AIM: Return, exactly, the line that contains "Continue the FreeCAD" together with all lines after it to the end of the entries, and no further lines.

THE RECORDS:

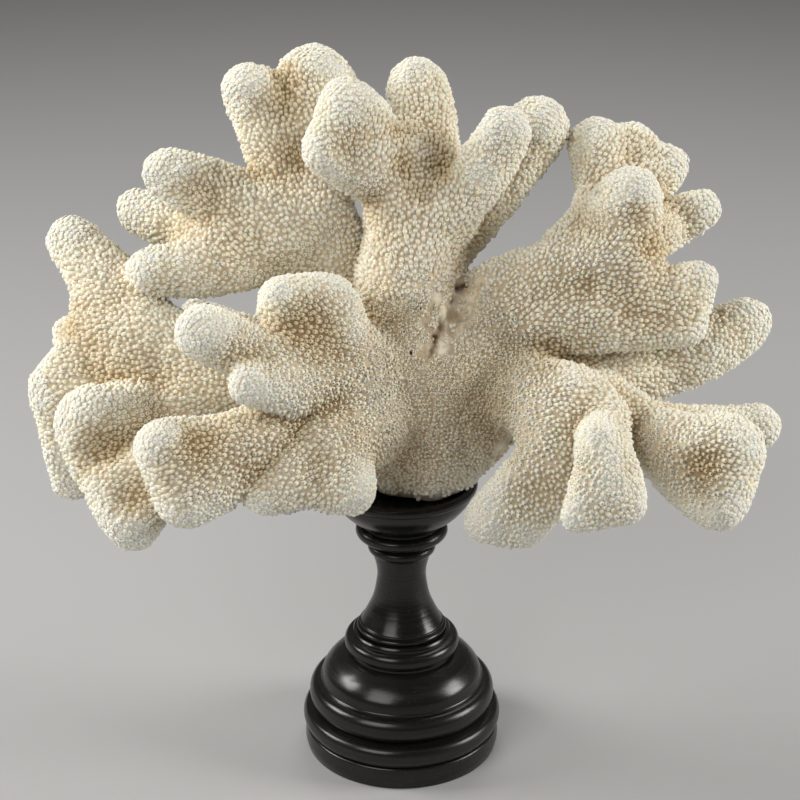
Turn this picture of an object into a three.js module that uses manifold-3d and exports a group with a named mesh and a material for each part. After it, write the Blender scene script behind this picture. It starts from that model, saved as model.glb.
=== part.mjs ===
// A branching stony coral resting in the cup of a black turned wooden stand.
// Millimetres, +Z up, +X to the right and -Y towards the front.
// The origin is the centre of the stand's flat underside.
import * as THREE from "three";
import { ConvexGeometry } from "three/addons/geometries/ConvexGeometry.js";
import { mergeVertices } from "three/addons/utils/BufferGeometryUtils.js";
import Module from "manifold-3d";

const wasm = await Module();
wasm.setup();

// Driving dimensions of the stand.
const FOOT_RADIUS = 39.6;
const BEAD_RADIUS = 22.8;
const STEM_RADIUS = 9.8;
const RIM_RADIUS = 29.8;
const FOOT_TOP = 52;
const STEM_TOP = 93;
const CUP_TOP = 118;
const DISH_DEPTH = 2.5;
const RIM_WIDTH = 3.2;
const TENON_RADIUS = 7;
const TENON_LENGTH = 9;
const LATHE_SIDES = 20;

// The clear space that meeting pieces keep, and the sphere facets of the coral.
const GAP = 0.3;
const FACET = 9;
const CORAL_BASE = CUP_TOP - DISH_DEPTH + GAP;

const group = new THREE.Group();
const ebonised = new THREE.MeshStandardMaterial({
  color: 0x0c0b0b,
  roughness: 0.32,
  metalness: 0,
});
const coralWhite = new THREE.MeshStandardMaterial({
  color: 0xe9e0cd,
  roughness: 0.9,
  metalness: 0,
});

// Adds one named mesh to the group.
function addPiece(name, geometry, material) {
  const mesh = new THREE.Mesh(geometry, material);
  mesh.name = name;
  group.add(mesh);
}

// ---- the turned stand ----

// A round moulding on the profile, from one height to another, bulging out by `bulge`.
function bead(profile, radius, from, to, bulge, steps = 4) {
  const middle = (from + to) / 2;
  const half = (to - from) / 2;
  for (let i = 0; i <= steps; i += 1) {
    const angle = -Math.PI / 2 + (Math.PI * i) / steps;
    profile.push([radius + bulge * Math.cos(angle), middle + half * Math.sin(angle)]);
  }
}

// A smooth curve through a few turned diameters, given as [radius, height].
function sweep(profile, points, steps) {
  const curve = new THREE.SplineCurve(points.map(([r, h]) => new THREE.Vector2(r, h)));
  curve.getPoints(steps).forEach((p) => profile.push([p.x, p.y]));
}

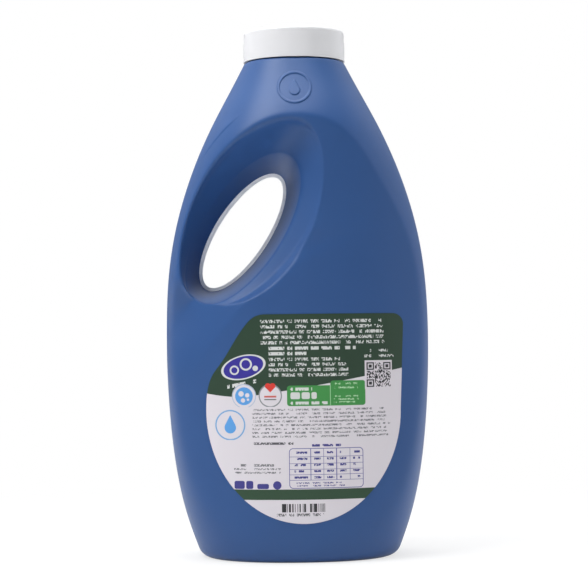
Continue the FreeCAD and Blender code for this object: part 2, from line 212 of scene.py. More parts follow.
def fall(x, z, turn, body):
    """How far the panel falls away under the tail of the grip, but not under its bar."""
    beyond = np.hypot(x - FALL_CENTRE[0], z - FALL_CENTRE[1]) - FALL_RADIUS
    near = ramp(z, *FALL_LEVELS[:2]) * (1 - ramp(z, *FALL_LEVELS[2:]))
    near = near * (1 - ramp(np.sin(turn), *FALL_BAR)) * np.clip(body / FALL_MARGIN, 0, 1)
    return FALL_SLOPE * near * FALL_SOFT * np.logaddexp(0, beyond / FALL_SOFT)


def skin_depth(x, z, inset=0.0):
    """Depth of the finished skin: body, panel and grip, whichever lies lowest."""
    body = body_depth(x, z, inset)
    panel = PANEL_DEPTH - PANEL_RADIUS + np.sqrt(np.maximum(PANEL_RADIUS ** 2 - x ** 2, 0))
    melt = np.clip((MELT_FROM - z) / MELT_RUN, 0, 1)
    ring, turn = ring_and_turn(x, z)
    faced = soft_min(body, panel - inset, CRISP + (MELTED - CRISP) * melt)
    faced = faced - fall(x, z, turn, body)
    grip = np.where(ring < OUTSIDE - RING_SLACK, grip_depth(ring, turn), FAR)
    bar_side = np.clip(np.sin(turn) * BAR_GAIN - BAR_FROM, 0, 1)
    pressed = soft_min(faced, grip, EDGE_CRISP + EDGE_SOFTER * bar_side)
    return np.maximum(np.minimum(faced, pressed), 0)


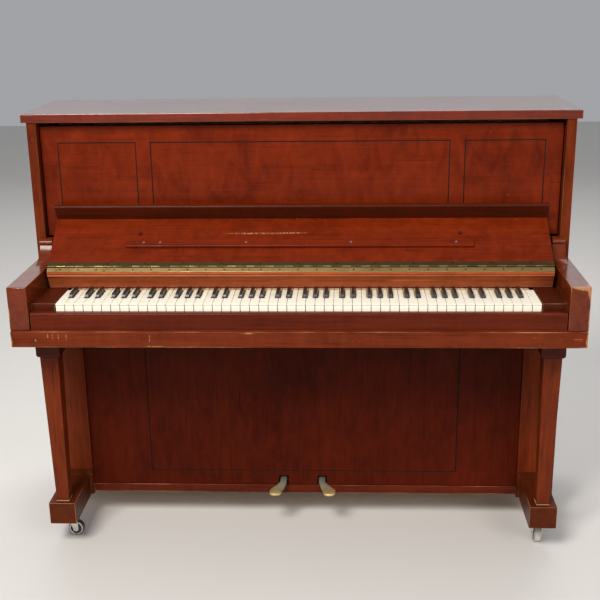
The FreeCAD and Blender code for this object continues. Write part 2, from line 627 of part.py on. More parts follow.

COMPLETED TASK:
Continue the FreeCAD and Blender code for this object: part 2, from line 212 of scene.py. More parts follow.
def fall(x, z, turn, body):
    """How far the panel falls away under the tail of the grip, but not under its bar."""
    beyond = np.hypot(x - FALL_CENTRE[0], z - FALL_CENTRE[1]) - FALL_RADIUS
    near = ramp(z, *FALL_LEVELS[:2]) * (1 - ramp(z, *FALL_LEVELS[2:]))
    near = near * (1 - ramp(np.sin(turn), *FALL_BAR)) * np.clip(body / FALL_MARGIN, 0, 1)
    return FALL_SLOPE * near * FALL_SOFT * np.logaddexp(0, beyond / FALL_SOFT)


def skin_depth(x, z, inset=0.0):
    """Depth of the finished skin: body, panel and grip, whichever lies lowest."""
    body = body_depth(x, z, inset)
    panel = PANEL_DEPTH - PANEL_RADIUS + np.sqrt(np.maximum(PANEL_RADIUS ** 2 - x ** 2, 0))
    melt = np.clip((MELT_FROM - z) / MELT_RUN, 0, 1)
    ring, turn = ring_and_turn(x, z)
    faced = soft_min(body, panel - inset, CRISP + (MELTED - CRISP) * melt)
    faced = faced - fall(x, z, turn, body)
    grip = np.where(ring < OUTSIDE - RING_SLACK, grip_depth(ring, turn), FAR)
    bar_side = np.clip(np.sin(turn) * BAR_GAIN - BAR_FROM, 0, 1)
    pressed = soft_min(faced, grip, EDGE_CRISP + EDGE_SOFTER * bar_side)
    return np.maximum(np.minimum(faced, pressed), 0)


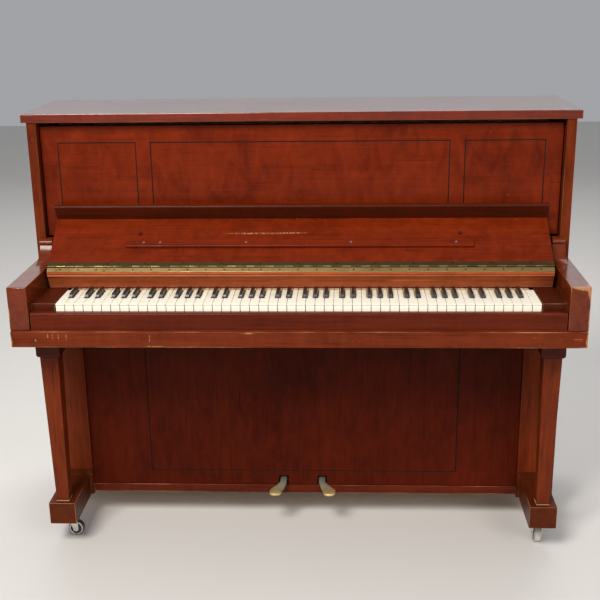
The FreeCAD and Blender code for this object continues. Write part 2, from line 627 of part.py on. More parts follow.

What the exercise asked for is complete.